An e-mail must also be sent to zulassung@six-group.comwith the details required for the listing (that is,the issuer and securities to be listed, the person responsible for submitting the information, and thetransaction and publication date of the listing notice).

Procedure for a foreign company

As a general rule, foreign issuers that do not have their registered offices in Switzerland must meet the same listing requirements as domestic issuers. However, there are some specific provisions that govern foreign issuers.

To obtain a primary listing on the SIX the issuer must demonstrate that it has not been refused listing in its home country under legislation on investor protection. In addition, the foreign issuer must:

  • Name in the listing prospectus the publications in which the announcements required under the law of its home country will appear.
  • Declare that it recognises the Swiss courts as being the competent authorities for claims in connection with the listing.

The SIX Admission Board may, at its own discretion, grant exemptions to foreign issuers from the SIX Listing Rules if this seems appropriate.

Investment companies that are incorporated abroad and which, under Swiss legislation on collective investment schemes, are not subject to authorisation in Switzerland, must prove that investors can exercise their participation and property rights to the same extent as would be possible under Swiss company law.

Between the implementation of the listing rules in 2007 and the end of 2012, no GDRs have been listed on the SIX.

Advisers: equity offering

9. Outline the role of advisers used and main documents produced in an equity offering. Does it differ for an IPO?

Role of advisers

An application for listing or admission to trading must be submitted to the SIX by a recognised representative (applicant).
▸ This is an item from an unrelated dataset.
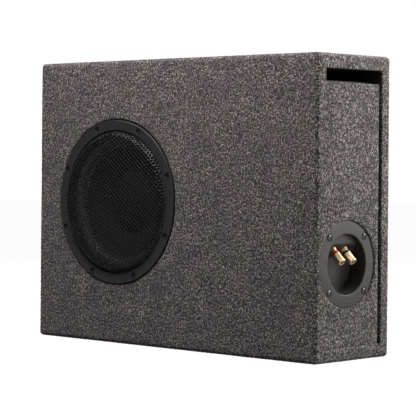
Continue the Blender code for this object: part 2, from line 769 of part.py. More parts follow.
def main():
    for obj in list(bpy.data.objects):
        bpy.data.objects.remove(obj)
    into_box = Matrix.Rotation(math.radians(-90), 4, "X")
    out_of_end = Matrix.Rotation(math.radians(90), 4, "Y")
    woofer = empty("woofer_axis", (WOOFER_X, -DEPTH / 2 + SKIN, WOOFER_Z), into_box)
    cup = empty("cup_axis", (WIDTH / 2 - CUP_INSET, CUP_Y, CUP_Z), out_of_end)

    boards(woofer, cup)
    carpets(woofer, cup)

    gasket(woofer)
    basket(woofer)
    surround(woofer)
    cone(woofer)
    dust_cap(woofer)
    spider(woofer)
    motor(woofer)
    driver_leads(woofer)
    trim_and_grille(woofer)
    long_screw = screw_mesh("woofer_screw", SCREW_HEAD_R, 1.3, SCREW_SHANK_R, 16)
    seat = COUNTERBORE_FLOOR - GAP
    screws(woofer, "woofer_screw", long_screw, SCREW_CIRCLE_R, SCREW_COUNT, FIRST_SCREW_DEG, seat)

    terminal_cup(cup)
    short_screw = screw_mesh("cup_screw", CUP_SCREW_HEAD_R, 1.6, SCREW_SHANK_R, 13)
    screws(cup, "cup_screw", short_screw, CUP_SCREW_R, 4, 45, GAP, flip=True)
    for colour, side in (("red", -1), ("black", 1)):
        binding_post(cup, colour, side)
        spade(woofer, colour, side)
    inner_wires()


main()
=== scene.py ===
"""Looks for the slim vented car subwoofer: carpet, grille, trim, terminal cup and inner finishes.

Outlines and radii are in millimetres, and a length that carries MM is in metres. Places are read
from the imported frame.
"""

import math

import bmesh
import bpy
from mathutils import Matrix, Vector, noise


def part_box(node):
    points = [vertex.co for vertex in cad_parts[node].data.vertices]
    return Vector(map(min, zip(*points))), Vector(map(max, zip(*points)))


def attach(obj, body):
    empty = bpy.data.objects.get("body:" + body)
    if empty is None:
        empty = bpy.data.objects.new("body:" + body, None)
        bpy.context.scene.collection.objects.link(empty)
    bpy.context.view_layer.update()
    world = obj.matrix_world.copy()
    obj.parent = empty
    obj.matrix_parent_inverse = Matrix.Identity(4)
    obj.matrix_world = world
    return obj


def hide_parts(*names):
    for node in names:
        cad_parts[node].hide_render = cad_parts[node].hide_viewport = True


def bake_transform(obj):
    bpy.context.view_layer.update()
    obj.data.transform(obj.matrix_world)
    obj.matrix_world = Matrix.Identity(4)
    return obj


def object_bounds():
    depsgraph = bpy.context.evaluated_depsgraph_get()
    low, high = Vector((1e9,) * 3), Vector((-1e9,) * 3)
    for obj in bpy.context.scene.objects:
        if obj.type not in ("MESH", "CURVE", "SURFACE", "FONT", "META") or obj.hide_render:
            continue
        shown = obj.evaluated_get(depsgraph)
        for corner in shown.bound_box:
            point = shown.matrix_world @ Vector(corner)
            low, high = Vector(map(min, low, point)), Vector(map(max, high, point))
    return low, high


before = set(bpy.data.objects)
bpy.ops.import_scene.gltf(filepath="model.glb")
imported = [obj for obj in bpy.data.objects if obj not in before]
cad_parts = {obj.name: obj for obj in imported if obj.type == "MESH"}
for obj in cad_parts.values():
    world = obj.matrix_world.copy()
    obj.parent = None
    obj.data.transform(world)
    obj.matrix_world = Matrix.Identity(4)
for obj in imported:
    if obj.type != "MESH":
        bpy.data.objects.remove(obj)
CAD_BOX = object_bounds()

MM = 0.001
BODY = "enclosure"


# --- Places read from the frame -------------------------------------------------------------------


def size_and_middle(node):
    low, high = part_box(node)
    return high - low, (low + high) / 2


def frame_at(origin, out, up):
    """A 4x4 frame whose +Z points out and whose +Y points up."""
    z = Vector(out).normalized()
    y = (Vector(up) - z * z.dot(Vector(up))).normalized()
    x = y.cross(z)
    turn = Matrix((x, y, z)).transposed().to_4x4()
    return Matrix.Translation(origin) @ turn


BOX_LOW = Vector((*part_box("carpet_wrap")[0][:2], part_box("carpet_bottom")[0].z))
BOX_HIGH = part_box("carpet_wrap")[1]
RING_SIZE, RING_MIDDLE = size_and_middle("trim_ring")
RING_R = RING_SIZE.x / 2
BAFFLE_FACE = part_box("front_baffle")[0].y
WOOFER = frame_at((RING_MIDDLE.x, BAFFLE_FACE, RING_MIDDLE.z), (0, -1, 0), (0, 0, 1))
CUP_SIZE, CUP_MIDDLE = size_and_middle("terminal_cup")
CUP_R = CUP_SIZE.y / 2
CUP_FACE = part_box("terminal_cup")[1].x
CUP = frame_at((CUP_FACE, CUP_MIDDLE.y, CUP_MIDDLE.z), (1, 0, 0), (0, 0, 1))
SLOT_LOW_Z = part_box("carpet_right_end")[1].z
SLOT_HIGH_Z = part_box("top_panel")[0].z
SLOT_FRONT, SLOT_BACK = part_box("front_baffle")[1].y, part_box("back_panel")[0].y
GROOVE_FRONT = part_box("carpet_right_end")[1].y
GROOVE_LOW_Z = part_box("carpet_right_end")[0].z
SLOT_CUT_BACK = 2.6 * MM  # carpet trimmed short of the slot's lower edge, which is painted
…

The recognised representative may be an employee of the issuer or, if the issuer does not have an in-house specialist, a mandated bank (an "underwriter" with its own legal counsel) or a lawyer that has been granted permission to represent issuers before the SIX.

The issuer has an important role to play regarding the preparation of documents (see Question 13) but advisers to the issuer involved in the process may, as required:

  • Prepare the issue documentation (such as marketing material, listing prospectus and listing application).
  • Assist and advise on all relevant aspects of the issue, for example, they may:
  • provide legal and tax opinions;
  • undertake research;
  • otherwise advise on the underwriting agreement, the purchase agreement, bookbuilding or market making.

There are no differences between the role played by such advisers on an IPO or on a subsequent equity offering.

A global co-ordinator may also be appointed to supervise and co-ordinate the issuing process. The global co-ordinator does such things as:

  • Providing the issuer with relevant information.
  • Advising on strategy and timing.
  • Co-ordinating the underwriting syndicate and other advisers involved.
  • Estimating demand for the securities.

Other advisers usually involved in the process when a global co-ordinator has been appointed are independent auditors, tax advisers and, often, public relations consultants.

Where an underwriter such as a bank or banking group underwrites the issue (which is a common occurrence in Switzerland) and the issuer is to be traded on a stock exchange, the underwriting bank conducts the issuing process.

Main documents

The written listing application must be submitted at the latest 20 trading days before the scheduled listing date or before the start of the bookbuilding period (see Question 8). In addition, the issuer must publish (with certain exceptions (see Question 11)) a listing prospectus as well as a listing notice, and submit a duly signed declaration together with the necessary statements.

Other documents required are:

  • The underwriting agreement.
  • The syndicate agreement (known as the agreement among managers).
  • Legal opinions (technical opinion and the disclosure opinion) and the tax opinion.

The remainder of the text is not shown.